RAW DATA:
________

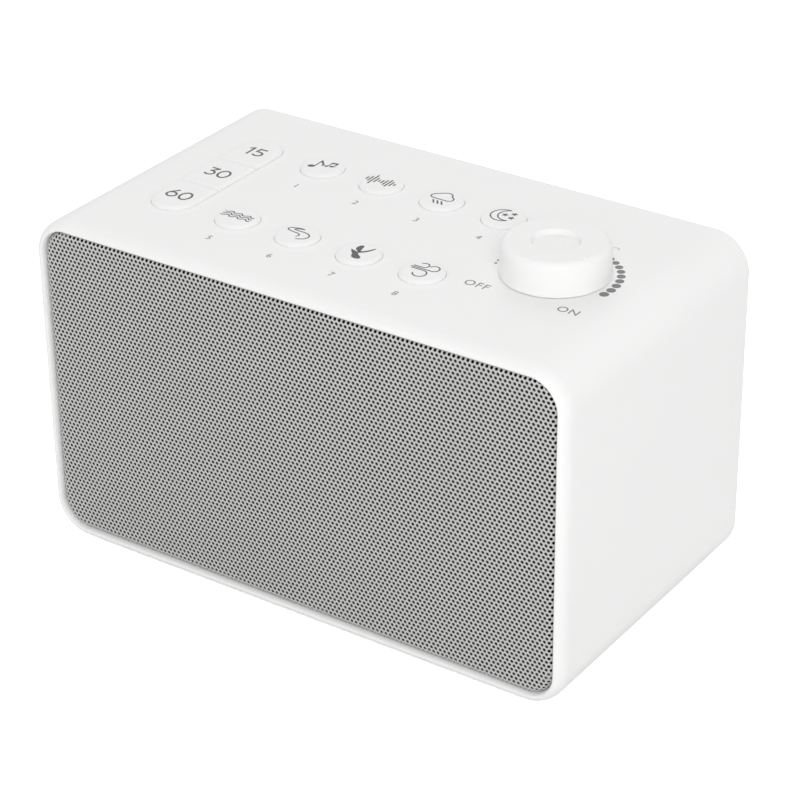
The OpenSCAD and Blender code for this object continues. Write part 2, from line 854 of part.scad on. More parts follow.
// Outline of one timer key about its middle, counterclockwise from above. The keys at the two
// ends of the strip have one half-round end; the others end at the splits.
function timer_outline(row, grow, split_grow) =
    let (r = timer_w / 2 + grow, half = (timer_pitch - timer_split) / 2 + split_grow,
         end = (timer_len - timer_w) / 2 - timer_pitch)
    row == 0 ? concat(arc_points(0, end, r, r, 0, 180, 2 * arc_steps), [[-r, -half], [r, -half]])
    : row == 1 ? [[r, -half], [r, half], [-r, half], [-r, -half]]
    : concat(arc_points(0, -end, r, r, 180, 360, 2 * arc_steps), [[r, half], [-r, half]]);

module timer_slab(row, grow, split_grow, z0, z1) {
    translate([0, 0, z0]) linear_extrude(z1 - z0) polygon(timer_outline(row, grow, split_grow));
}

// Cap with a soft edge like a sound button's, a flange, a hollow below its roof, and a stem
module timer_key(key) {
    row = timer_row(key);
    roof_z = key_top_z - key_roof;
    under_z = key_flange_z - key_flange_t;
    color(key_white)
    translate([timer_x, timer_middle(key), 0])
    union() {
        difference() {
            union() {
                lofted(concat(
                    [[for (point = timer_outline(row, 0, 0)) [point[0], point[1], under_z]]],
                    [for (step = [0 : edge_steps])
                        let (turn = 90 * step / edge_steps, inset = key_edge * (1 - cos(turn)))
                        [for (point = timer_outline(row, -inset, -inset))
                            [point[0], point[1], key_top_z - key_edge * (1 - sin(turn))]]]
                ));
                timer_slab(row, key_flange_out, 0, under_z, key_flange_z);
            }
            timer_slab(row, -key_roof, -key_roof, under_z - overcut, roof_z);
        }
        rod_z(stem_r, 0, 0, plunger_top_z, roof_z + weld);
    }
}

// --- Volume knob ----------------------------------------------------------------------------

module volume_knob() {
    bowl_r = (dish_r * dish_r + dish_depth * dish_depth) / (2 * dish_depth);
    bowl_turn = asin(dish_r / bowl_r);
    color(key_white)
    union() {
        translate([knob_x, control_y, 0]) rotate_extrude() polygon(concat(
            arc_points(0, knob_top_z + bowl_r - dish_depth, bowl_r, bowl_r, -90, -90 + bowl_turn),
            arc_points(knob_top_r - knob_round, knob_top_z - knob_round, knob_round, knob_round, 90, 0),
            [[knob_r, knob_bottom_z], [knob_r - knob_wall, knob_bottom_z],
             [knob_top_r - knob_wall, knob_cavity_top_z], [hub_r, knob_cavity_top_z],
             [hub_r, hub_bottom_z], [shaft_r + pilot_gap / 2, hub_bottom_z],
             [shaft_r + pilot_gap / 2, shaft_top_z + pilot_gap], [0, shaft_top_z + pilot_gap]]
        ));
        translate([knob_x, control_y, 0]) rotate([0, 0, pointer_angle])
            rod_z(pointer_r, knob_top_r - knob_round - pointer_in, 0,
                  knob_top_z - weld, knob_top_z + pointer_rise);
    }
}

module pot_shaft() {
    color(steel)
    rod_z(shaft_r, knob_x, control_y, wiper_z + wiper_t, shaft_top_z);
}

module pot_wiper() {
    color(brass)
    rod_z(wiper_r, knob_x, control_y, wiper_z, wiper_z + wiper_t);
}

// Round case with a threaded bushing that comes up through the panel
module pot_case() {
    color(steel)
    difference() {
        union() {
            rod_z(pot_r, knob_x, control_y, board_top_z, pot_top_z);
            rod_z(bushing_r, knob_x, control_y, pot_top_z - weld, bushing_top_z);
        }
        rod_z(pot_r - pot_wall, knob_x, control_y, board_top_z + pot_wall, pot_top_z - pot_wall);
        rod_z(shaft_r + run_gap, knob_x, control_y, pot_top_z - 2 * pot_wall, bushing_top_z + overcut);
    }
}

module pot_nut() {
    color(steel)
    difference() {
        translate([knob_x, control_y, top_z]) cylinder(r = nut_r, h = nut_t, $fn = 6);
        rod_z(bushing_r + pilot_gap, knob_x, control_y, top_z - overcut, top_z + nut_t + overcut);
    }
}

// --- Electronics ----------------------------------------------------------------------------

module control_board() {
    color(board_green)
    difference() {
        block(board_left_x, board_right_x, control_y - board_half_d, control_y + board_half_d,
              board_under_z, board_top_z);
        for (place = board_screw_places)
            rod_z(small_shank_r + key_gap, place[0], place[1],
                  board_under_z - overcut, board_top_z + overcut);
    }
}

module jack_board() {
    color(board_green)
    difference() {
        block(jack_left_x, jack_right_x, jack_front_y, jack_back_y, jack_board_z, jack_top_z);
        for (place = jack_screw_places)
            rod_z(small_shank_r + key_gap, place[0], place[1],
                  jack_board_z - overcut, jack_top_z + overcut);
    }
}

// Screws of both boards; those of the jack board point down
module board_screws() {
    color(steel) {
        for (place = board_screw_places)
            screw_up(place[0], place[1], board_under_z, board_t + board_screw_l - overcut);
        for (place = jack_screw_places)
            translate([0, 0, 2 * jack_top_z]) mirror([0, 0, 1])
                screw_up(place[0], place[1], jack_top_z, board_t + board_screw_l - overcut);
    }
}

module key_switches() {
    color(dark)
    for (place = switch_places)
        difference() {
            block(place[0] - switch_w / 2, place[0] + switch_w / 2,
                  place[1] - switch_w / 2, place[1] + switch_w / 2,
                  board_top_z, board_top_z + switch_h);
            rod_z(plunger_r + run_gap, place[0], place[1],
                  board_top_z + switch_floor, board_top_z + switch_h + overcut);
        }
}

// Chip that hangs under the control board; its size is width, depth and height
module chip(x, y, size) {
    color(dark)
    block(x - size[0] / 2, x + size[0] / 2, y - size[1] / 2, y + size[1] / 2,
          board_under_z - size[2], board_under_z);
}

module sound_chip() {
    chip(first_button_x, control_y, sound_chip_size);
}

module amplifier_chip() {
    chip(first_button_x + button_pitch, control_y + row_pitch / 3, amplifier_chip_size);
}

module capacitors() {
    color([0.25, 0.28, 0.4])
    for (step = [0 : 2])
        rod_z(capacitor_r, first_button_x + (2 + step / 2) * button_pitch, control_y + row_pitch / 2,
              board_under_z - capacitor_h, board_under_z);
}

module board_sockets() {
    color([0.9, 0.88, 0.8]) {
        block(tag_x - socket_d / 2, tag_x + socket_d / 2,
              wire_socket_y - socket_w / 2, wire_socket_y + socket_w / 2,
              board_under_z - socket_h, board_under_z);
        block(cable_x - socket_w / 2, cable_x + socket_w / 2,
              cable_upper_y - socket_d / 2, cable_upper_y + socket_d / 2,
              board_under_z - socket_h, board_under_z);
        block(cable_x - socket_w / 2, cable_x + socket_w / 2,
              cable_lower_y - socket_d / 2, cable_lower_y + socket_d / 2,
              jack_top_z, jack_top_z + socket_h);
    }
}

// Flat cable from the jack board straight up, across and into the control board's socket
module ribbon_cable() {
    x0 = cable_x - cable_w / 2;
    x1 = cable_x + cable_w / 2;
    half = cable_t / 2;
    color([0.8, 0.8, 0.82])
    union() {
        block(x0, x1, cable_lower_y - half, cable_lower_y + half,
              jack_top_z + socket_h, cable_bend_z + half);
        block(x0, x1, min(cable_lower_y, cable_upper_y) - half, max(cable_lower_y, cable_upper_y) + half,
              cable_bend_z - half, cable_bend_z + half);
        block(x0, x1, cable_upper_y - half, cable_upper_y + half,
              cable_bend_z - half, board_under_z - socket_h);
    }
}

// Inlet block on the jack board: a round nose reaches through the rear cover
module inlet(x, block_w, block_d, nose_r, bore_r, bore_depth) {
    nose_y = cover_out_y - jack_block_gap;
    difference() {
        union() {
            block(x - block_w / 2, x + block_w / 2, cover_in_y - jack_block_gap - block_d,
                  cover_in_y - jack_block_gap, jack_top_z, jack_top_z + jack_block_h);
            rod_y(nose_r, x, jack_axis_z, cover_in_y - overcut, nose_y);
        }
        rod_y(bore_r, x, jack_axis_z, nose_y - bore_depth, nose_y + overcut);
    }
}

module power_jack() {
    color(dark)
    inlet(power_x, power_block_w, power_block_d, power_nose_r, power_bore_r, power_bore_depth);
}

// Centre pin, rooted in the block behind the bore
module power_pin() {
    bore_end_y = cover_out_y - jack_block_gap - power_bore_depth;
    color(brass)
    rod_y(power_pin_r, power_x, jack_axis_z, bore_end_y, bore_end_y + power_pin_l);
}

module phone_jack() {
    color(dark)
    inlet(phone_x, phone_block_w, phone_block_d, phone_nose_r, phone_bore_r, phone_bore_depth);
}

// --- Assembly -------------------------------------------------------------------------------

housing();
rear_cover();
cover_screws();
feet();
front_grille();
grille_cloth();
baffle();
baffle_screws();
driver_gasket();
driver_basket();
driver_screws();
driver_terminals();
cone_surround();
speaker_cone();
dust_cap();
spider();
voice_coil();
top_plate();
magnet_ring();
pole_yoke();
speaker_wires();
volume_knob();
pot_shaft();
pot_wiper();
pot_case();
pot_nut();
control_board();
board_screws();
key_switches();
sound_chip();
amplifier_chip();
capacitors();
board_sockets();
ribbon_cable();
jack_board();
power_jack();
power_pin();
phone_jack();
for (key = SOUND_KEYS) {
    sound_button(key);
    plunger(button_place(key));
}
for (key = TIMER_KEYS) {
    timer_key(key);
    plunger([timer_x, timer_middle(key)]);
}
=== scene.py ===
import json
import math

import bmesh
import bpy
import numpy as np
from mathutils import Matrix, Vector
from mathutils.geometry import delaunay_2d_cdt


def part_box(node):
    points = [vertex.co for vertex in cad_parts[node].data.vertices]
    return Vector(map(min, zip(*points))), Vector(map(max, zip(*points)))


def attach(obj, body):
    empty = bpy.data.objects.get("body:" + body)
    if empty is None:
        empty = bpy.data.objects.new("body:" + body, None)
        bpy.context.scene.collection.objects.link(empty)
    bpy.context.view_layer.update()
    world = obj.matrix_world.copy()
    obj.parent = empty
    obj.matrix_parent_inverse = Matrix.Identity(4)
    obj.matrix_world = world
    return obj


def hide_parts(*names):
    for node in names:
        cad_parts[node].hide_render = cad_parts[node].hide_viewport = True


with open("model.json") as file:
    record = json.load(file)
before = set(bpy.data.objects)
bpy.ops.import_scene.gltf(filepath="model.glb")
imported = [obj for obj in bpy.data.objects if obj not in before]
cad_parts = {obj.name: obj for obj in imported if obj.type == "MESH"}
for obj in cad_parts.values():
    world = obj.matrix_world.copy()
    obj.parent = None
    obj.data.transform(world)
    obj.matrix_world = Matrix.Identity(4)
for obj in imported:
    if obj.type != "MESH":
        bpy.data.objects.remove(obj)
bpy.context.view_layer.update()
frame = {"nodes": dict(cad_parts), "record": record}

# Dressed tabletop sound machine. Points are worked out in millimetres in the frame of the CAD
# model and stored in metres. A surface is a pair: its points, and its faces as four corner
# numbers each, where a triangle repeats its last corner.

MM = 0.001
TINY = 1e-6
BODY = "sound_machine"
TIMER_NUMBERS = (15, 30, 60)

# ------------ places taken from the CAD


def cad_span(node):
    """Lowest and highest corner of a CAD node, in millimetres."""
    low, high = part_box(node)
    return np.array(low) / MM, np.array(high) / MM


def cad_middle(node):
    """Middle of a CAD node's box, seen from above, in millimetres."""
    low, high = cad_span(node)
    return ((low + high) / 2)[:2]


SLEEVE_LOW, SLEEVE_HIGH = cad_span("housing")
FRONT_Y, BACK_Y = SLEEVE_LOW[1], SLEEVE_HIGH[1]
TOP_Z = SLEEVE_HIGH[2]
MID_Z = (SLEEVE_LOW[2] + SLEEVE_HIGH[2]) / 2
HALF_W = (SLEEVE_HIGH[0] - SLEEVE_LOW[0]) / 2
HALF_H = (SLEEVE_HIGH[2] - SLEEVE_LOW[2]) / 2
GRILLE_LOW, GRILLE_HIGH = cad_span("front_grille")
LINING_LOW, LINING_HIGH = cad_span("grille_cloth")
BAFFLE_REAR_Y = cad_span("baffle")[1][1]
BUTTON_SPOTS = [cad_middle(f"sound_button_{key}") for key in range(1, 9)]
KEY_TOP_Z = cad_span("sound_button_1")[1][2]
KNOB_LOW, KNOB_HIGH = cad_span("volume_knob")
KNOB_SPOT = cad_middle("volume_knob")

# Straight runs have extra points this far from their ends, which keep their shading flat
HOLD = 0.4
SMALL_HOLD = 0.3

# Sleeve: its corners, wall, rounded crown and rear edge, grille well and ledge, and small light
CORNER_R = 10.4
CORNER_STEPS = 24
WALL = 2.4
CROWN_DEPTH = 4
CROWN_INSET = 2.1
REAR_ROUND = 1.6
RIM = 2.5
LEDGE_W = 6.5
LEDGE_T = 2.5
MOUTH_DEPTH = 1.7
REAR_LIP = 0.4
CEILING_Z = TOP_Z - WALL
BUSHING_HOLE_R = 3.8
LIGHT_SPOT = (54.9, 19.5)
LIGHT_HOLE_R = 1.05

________

AIM: In the listing above, find the line containing "obj.parent = None" and the line containing "return ((low + high) / 2)[:2]", then repeat those two lines and everything between them exactly.

RESULT OF THIS EXERCISE:
    obj.parent = None
    obj.data.transform(world)
    obj.matrix_world = Matrix.Identity(4)
for obj in imported:
    if obj.type != "MESH":
        bpy.data.objects.remove(obj)
bpy.context.view_layer.update()
frame = {"nodes": dict(cad_parts), "record": record}

# Dressed tabletop sound machine. Points are worked out in millimetres in the frame of the CAD
# model and stored in metres. A surface is a pair: its points, and its faces as four corner
# numbers each, where a triangle repeats its last corner.

MM = 0.001
TINY = 1e-6
BODY = "sound_machine"
TIMER_NUMBERS = (15, 30, 60)

# ------------ places taken from the CAD


def cad_span(node):
    """Lowest and highest corner of a CAD node, in millimetres."""
    low, high = part_box(node)
    return np.array(low) / MM, np.array(high) / MM


def cad_middle(node):
    """Middle of a CAD node's box, seen from above, in millimetres."""
    low, high = cad_span(node)
    return ((low + high) / 2)[:2]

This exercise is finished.